Governor, Central Bank of Nigeria (CBN), Mr. Godwin Emefiele.

The Governor, Central Bank of Nigeria (CBN), Mr. Godwin Emefiele has challenged stakeholders in private and public organizations to ensure all round gender development and equal opportunities, in order to increase the number of women in leadership positions in Nigeria and across the world.

Mr. Emefiele gave the charge on Thursday, March 18, 2021, at a commemorative webinar hosted by the Bank’s Deputy Governor in charge of Financial System Stability, Mrs. Aishah Ahmad, as part of activities to mark the 2021 International Women’s Day with the theme: “Women in Leadership: Achieving an Equal future in a COVID-19 World”.

Declaring open the webinar that featured a paper titled: “Positioning Women for Leadership in a Changing World,” the Governor restated the Bank’s commitment to continually promote gender diversity in the workplace, empower women and increase their active participation in the economy.

According to Emefiele, the CBN recognized the potential of female leaders in different organisations and the Nigerian economy at large, hence it ensured equal opportunities for both male and female staff across every cadre in the Bank. He also cited the CBN/Bankers’ Committee affirmative action on 40 per cent and 30 per cent representation for women in top management and Boards of Deposit Money Banks (DMBs).

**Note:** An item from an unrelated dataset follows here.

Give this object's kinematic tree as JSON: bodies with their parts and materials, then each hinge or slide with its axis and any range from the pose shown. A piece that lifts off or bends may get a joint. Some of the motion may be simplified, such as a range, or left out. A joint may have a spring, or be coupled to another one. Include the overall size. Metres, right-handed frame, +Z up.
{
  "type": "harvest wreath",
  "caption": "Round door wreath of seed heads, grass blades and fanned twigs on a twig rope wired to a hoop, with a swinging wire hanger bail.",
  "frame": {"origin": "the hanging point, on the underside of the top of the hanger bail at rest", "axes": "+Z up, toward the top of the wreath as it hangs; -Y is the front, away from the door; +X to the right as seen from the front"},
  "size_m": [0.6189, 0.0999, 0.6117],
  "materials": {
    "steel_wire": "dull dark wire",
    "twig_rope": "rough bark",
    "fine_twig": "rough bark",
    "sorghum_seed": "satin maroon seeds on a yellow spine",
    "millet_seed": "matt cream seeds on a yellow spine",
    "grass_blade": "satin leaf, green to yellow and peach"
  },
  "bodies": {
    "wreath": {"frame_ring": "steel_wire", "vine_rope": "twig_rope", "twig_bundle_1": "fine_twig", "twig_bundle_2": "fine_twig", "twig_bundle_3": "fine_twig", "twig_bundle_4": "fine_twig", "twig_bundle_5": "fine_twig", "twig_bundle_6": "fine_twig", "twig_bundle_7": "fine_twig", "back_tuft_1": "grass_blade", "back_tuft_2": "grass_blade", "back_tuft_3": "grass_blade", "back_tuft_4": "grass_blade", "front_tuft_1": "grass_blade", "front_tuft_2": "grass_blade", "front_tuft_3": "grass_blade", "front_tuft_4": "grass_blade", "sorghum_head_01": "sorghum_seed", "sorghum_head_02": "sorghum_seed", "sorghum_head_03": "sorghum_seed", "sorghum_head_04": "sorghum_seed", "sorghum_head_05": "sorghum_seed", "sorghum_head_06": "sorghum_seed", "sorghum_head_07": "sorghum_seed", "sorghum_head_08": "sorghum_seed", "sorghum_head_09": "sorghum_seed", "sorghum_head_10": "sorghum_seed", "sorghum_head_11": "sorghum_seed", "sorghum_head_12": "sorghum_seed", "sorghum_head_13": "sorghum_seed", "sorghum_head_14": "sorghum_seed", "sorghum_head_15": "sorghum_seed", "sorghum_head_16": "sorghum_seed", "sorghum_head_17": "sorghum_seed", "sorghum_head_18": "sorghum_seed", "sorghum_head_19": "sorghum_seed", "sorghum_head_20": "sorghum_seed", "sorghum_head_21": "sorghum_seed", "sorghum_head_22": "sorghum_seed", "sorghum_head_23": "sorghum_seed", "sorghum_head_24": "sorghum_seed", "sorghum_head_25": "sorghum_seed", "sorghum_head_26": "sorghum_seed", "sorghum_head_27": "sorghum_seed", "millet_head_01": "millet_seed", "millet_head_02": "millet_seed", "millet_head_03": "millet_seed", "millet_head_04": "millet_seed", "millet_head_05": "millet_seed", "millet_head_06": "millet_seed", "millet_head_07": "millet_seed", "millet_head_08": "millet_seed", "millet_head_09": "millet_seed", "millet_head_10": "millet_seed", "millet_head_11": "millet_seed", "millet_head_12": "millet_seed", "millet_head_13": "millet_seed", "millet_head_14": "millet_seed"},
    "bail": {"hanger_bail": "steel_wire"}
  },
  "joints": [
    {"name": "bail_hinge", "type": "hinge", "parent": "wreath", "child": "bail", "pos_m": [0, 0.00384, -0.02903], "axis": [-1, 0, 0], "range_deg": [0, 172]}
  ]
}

While identifying unequal access to education, healthcare, finance and cultural barriers with gender stereotyping as some of the barriers limiting the participation of women in leadership, the CBN Governor also listed policies of the Bank that had afforded women access to finance to improve their lot.

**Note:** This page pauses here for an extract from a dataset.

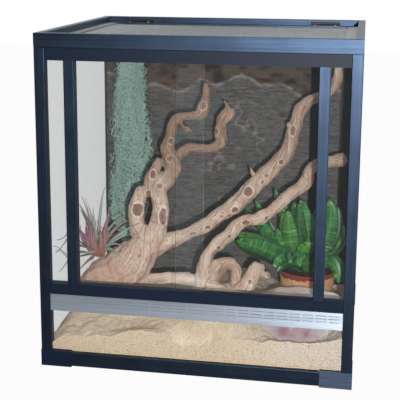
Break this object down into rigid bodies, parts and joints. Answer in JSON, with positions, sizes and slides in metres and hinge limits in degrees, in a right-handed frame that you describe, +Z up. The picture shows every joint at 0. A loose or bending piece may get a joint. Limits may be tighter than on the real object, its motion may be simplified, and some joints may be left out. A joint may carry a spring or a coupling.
{
  "type": "reptile terrarium",
  "caption": "Framed glass terrarium with sliding front panes, a vent strip, a hinged gauze lid and desert furnishings.",
  "frame": {"origin": "middle of the footprint, on the surface it stands on", "axes": "+X to the right seen from the front, +Y to the back, +Z up"},
  "size_m": [0.602, 0.502, 0.65],
  "materials": {
    "black_anodised": "satin",
    "black_plastic": "matt",
    "dark_panel": "matt",
    "clear_glass": "polished",
    "silver_aluminium": "satin",
    "gauze": "matt",
    "hinge_steel": "satin",
    "bright_steel": "satin",
    "sand": "matt",
    "bark": "matt",
    "driftwood": "matt",
    "moss": "matt",
    "air_leaf": "matt",
    "green_leaf": "satin",
    "terracotta": "matt",
    "stone": "matt"
  },
  "bodies": {
    "root": {"bottom_front_rail": "black_anodised", "bottom_rear_rail": "black_anodised", "bottom_left_rail": "black_anodised", "bottom_right_rail": "black_anodised", "corner_block_front_left": "black_plastic", "corner_block_front_right": "black_plastic", "corner_block_rear_left": "black_plastic", "corner_block_rear_right": "black_plastic", "post_front_left": "black_anodised", "post_front_right": "black_anodised", "post_rear_left": "black_anodised", "post_rear_right": "black_anodised", "top_front_rail": "black_anodised", "top_rear_rail": "black_anodised", "top_left_rail": "black_anodised", "top_right_rail": "black_anodised", "top_corner_keys": "black_plastic", "floor_panel": "dark_panel", "left_glass": "clear_glass", "right_glass": "clear_glass", "rear_panel": "dark_panel", "lower_front_glass": "clear_glass", "vent_strip": "silver_aluminium", "lower_track": "black_plastic", "upper_track": "black_plastic", "left_stile": "black_anodised", "right_stile": "black_anodised", "left_side_light": "clear_glass", "right_side_light": "clear_glass", "left_hinge_fixed_leaf": "hinge_steel", "right_hinge_fixed_leaf": "hinge_steel", "hinge_pins": "bright_steel", "fixed_leaf_screws": "bright_steel", "sand_bed": "sand", "bark_panel": "bark", "bark_strip": "bark", "driftwood": "driftwood", "hanging_moss": "moss", "air_plant": "air_leaf", "plant_bowl": "terracotta", "leafy_plant": "green_leaf", "flat_stone": "stone"},
    "left_door": {"left_door_glass": "clear_glass"},
    "right_door": {"right_door_glass": "clear_glass"},
    "lid": {"lid_front_rail": "silver_aluminium", "lid_rear_rail": "black_anodised", "lid_left_rail": "silver_aluminium", "lid_right_rail": "silver_aluminium", "lid_gauze": "gauze", "left_hinge_lid_leaf": "hinge_steel", "right_hinge_lid_leaf": "hinge_steel", "lid_leaf_screws": "bright_steel"}
  },
  "joints": [
    {"name": "left_door_slide", "type": "slide", "parent": "root", "child": "left_door", "axis": [1, 0, 0], "range_m": [0, 0.21]},
    {"name": "right_door_slide", "type": "slide", "parent": "root", "child": "right_door", "axis": [-1, 0, 0], "range_m": [0, 0.192]},
    {"name": "lid_hinge", "type": "hinge", "parent": "root", "child": "lid", "pos_m": [0, 0.231, 0.6418], "axis": [-1, 0, 0], "range_deg": [0, 100]}
  ]
}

Mr. Emefiele therefore stressed the need to have appropriate policies in place in addition to making the right investments in programmes and services to promote women’s leadership and gender parity in order to enable them to contribute to the economy.

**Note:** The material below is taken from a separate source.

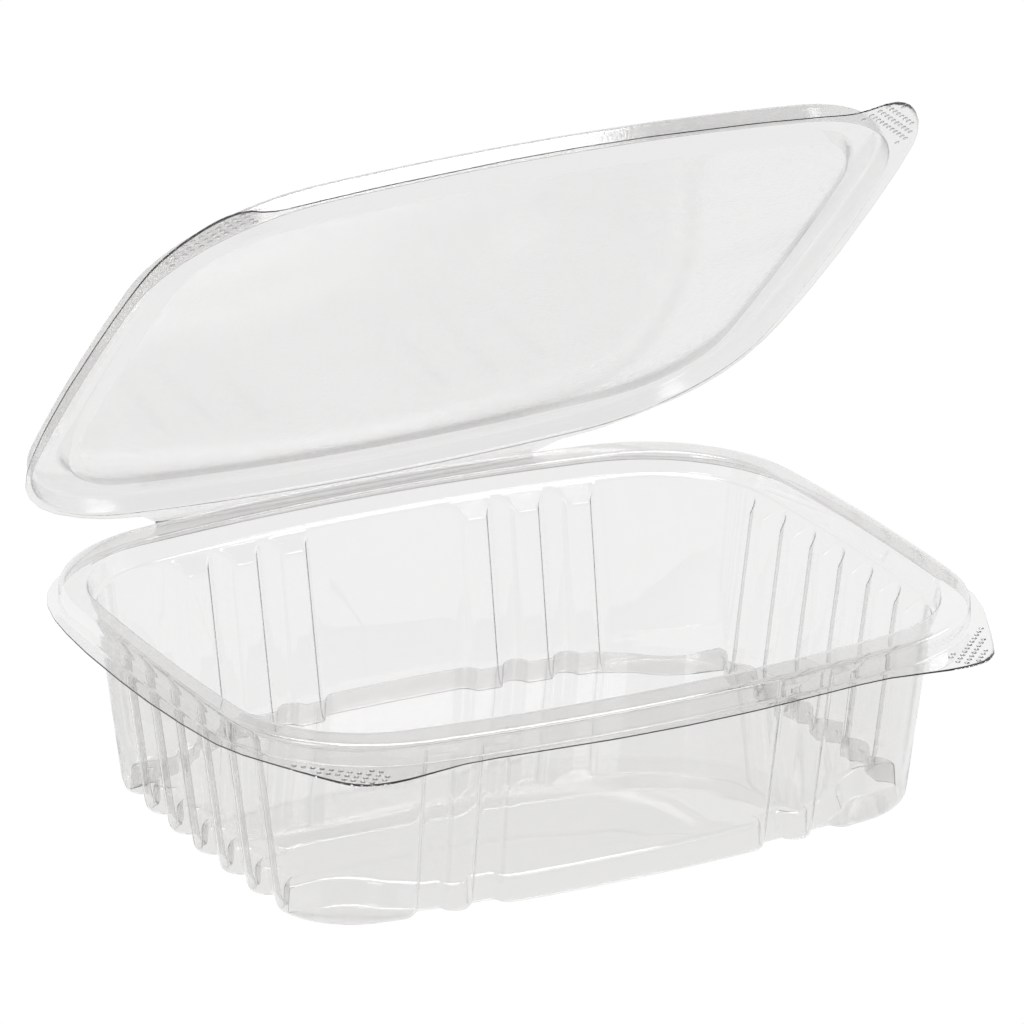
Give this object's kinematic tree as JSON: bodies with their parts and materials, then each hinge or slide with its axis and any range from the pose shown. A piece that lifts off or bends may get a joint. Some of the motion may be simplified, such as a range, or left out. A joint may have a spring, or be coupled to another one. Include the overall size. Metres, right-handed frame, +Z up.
{
  "type": "takeaway meal container",
  "caption": "Clear thin-walled rectangular food box with ribbed sides, a raised floor, corner tabs and a flat lid on a living hinge, shown half open and empty.",
  "frame": {"origin": "middle of the box around the part, in the plane of the table that the feet stand on", "axes": "+X along the long front side to the right, +Y from the front to the hinge, +Z up"},
  "size_m": [0.1838, 0.1544, 0.1534],
  "materials": {
    "clear_sheet_tray": "clear, glossy, thermoformed sheet",
    "clear_sheet_lid": "clear, glossy, thermoformed sheet"
  },
  "bodies": {
    "tray": {"tray": "clear_sheet_tray"},
    "lid": {"lid": "clear_sheet_lid"}
  },
  "joints": [
    {"name": "lid_hinge", "type": "hinge", "parent": "tray", "child": "lid", "pos_m": [0, 0.07684, 0.04185], "axis": [-1, 0, 0], "range_deg": [-45.6, 134.4]}
  ]
}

This is even as he noted that there was overwhelming evidence that organisations with a high level of female participation fared better than others.

In her keynote address, Executive Resident at the University of Oxford and former Treasurer and Vice President at the World Bank, Arunma Otteh highlighted the critical roles of leadership occupied by women, noting that women were key to societal advancement.

Making a business case for gender equity, Ms. Otteh noted that women economics was “SMART” economics, citing statistics that indicate women re-invest up to 90% of their resources into their respective families and societies.

She also emphasized the need to critically address the challenge of security in order to earn economic prosperity, even as she stressed that women remained Nigeria’s last hope to tackling insecurity and life endangering situations.

While also noting that women were hardest hit by the Corona Virus pandemic,  Ms. Otteh challenged all women to strive for excellence and invest in themselves, noting that women need to do things differently, think differently and act differently.